Up to and including the line containing "CUT_FOOT = 4.95", please reproduce the lines of the listing below, starting from the top.
((
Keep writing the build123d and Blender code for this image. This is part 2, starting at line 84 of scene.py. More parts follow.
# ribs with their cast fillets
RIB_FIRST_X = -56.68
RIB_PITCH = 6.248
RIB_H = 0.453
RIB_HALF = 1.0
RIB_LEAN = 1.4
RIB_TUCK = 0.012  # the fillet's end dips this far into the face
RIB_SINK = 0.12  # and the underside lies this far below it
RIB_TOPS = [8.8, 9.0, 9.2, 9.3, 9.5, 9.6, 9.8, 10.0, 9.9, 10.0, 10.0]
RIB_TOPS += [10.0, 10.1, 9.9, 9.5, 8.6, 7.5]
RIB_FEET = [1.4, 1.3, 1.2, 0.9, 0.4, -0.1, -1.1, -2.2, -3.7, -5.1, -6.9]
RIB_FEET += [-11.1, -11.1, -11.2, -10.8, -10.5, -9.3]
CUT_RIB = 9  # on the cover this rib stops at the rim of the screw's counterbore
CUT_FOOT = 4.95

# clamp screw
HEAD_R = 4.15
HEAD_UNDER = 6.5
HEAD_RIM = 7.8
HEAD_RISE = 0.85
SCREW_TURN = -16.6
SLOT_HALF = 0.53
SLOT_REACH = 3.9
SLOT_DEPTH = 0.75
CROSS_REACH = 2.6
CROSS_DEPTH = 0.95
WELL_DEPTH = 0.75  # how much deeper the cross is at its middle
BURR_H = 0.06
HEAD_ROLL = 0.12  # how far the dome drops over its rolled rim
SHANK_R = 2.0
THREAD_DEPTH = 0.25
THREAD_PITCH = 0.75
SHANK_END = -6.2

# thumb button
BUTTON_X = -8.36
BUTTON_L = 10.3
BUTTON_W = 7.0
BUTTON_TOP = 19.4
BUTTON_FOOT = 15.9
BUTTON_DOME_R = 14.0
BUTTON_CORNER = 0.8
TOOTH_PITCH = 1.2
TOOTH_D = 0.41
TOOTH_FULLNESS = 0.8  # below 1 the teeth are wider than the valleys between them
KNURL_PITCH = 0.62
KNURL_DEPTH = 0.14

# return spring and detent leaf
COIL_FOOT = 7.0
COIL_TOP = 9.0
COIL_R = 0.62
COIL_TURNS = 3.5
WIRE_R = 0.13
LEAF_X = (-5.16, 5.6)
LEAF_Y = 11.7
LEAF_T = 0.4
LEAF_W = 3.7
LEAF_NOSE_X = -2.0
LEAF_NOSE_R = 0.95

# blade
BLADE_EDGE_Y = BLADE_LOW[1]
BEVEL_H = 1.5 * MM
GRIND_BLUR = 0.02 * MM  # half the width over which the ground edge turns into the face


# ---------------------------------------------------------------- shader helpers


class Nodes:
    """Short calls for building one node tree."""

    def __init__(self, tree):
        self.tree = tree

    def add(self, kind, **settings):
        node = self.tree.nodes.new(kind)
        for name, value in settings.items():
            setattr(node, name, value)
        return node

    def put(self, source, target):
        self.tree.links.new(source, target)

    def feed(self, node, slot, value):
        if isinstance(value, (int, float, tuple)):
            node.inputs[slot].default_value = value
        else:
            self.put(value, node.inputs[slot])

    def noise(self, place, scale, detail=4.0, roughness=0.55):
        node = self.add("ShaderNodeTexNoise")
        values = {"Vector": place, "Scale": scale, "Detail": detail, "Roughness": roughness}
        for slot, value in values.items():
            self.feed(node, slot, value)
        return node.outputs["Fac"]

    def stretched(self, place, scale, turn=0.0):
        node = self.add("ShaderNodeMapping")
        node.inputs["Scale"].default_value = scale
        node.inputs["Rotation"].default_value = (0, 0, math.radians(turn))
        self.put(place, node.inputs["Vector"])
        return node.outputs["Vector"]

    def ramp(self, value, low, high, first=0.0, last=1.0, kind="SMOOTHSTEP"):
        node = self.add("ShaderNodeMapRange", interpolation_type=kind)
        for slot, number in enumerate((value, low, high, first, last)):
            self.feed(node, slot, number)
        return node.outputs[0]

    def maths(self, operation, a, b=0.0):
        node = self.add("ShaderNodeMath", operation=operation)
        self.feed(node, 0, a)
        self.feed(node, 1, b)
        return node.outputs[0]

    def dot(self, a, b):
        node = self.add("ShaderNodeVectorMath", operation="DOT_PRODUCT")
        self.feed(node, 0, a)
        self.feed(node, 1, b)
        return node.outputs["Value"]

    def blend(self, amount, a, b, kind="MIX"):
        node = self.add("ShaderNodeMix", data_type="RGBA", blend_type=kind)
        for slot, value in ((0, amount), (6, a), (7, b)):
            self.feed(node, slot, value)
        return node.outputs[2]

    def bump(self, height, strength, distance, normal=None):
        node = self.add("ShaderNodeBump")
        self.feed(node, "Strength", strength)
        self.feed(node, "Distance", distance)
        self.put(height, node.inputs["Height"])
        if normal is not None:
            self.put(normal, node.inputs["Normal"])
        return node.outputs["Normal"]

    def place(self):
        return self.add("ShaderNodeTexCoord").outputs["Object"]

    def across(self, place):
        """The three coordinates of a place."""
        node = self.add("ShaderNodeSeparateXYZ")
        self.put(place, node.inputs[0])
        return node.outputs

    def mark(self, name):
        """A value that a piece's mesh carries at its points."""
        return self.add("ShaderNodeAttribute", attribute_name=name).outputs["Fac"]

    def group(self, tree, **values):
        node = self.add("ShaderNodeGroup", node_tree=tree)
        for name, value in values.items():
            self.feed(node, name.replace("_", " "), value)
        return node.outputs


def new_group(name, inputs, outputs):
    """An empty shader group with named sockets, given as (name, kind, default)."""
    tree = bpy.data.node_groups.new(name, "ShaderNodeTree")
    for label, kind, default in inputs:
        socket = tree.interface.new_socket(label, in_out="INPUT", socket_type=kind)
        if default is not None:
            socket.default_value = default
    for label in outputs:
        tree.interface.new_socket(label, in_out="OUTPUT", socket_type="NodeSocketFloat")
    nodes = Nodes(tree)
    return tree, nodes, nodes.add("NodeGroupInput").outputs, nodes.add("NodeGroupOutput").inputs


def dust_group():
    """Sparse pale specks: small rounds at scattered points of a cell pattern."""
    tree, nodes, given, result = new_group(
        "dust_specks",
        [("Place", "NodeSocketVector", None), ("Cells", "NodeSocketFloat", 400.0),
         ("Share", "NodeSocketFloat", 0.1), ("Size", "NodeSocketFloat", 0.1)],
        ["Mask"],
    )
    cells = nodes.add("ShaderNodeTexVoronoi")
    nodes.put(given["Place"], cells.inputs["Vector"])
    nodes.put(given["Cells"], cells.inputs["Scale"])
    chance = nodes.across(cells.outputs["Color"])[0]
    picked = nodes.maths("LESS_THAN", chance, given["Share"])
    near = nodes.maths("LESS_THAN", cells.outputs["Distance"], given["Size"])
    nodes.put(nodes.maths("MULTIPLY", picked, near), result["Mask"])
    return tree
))
- **FINAL RESULT**:
Keep writing the build123d and Blender code for this image. This is part 2, starting at line 84 of scene.py. More parts follow.
# ribs with their cast fillets
RIB_FIRST_X = -56.68
RIB_PITCH = 6.248
RIB_H = 0.453
RIB_HALF = 1.0
RIB_LEAN = 1.4
RIB_TUCK = 0.012  # the fillet's end dips this far into the face
RIB_SINK = 0.12  # and the underside lies this far below it
RIB_TOPS = [8.8, 9.0, 9.2, 9.3, 9.5, 9.6, 9.8, 10.0, 9.9, 10.0, 10.0]
RIB_TOPS += [10.0, 10.1, 9.9, 9.5, 8.6, 7.5]
RIB_FEET = [1.4, 1.3, 1.2, 0.9, 0.4, -0.1, -1.1, -2.2, -3.7, -5.1, -6.9]
RIB_FEET += [-11.1, -11.1, -11.2, -10.8, -10.5, -9.3]
CUT_RIB = 9  # on the cover this rib stops at the rim of the screw's counterbore
CUT_FOOT = 4.95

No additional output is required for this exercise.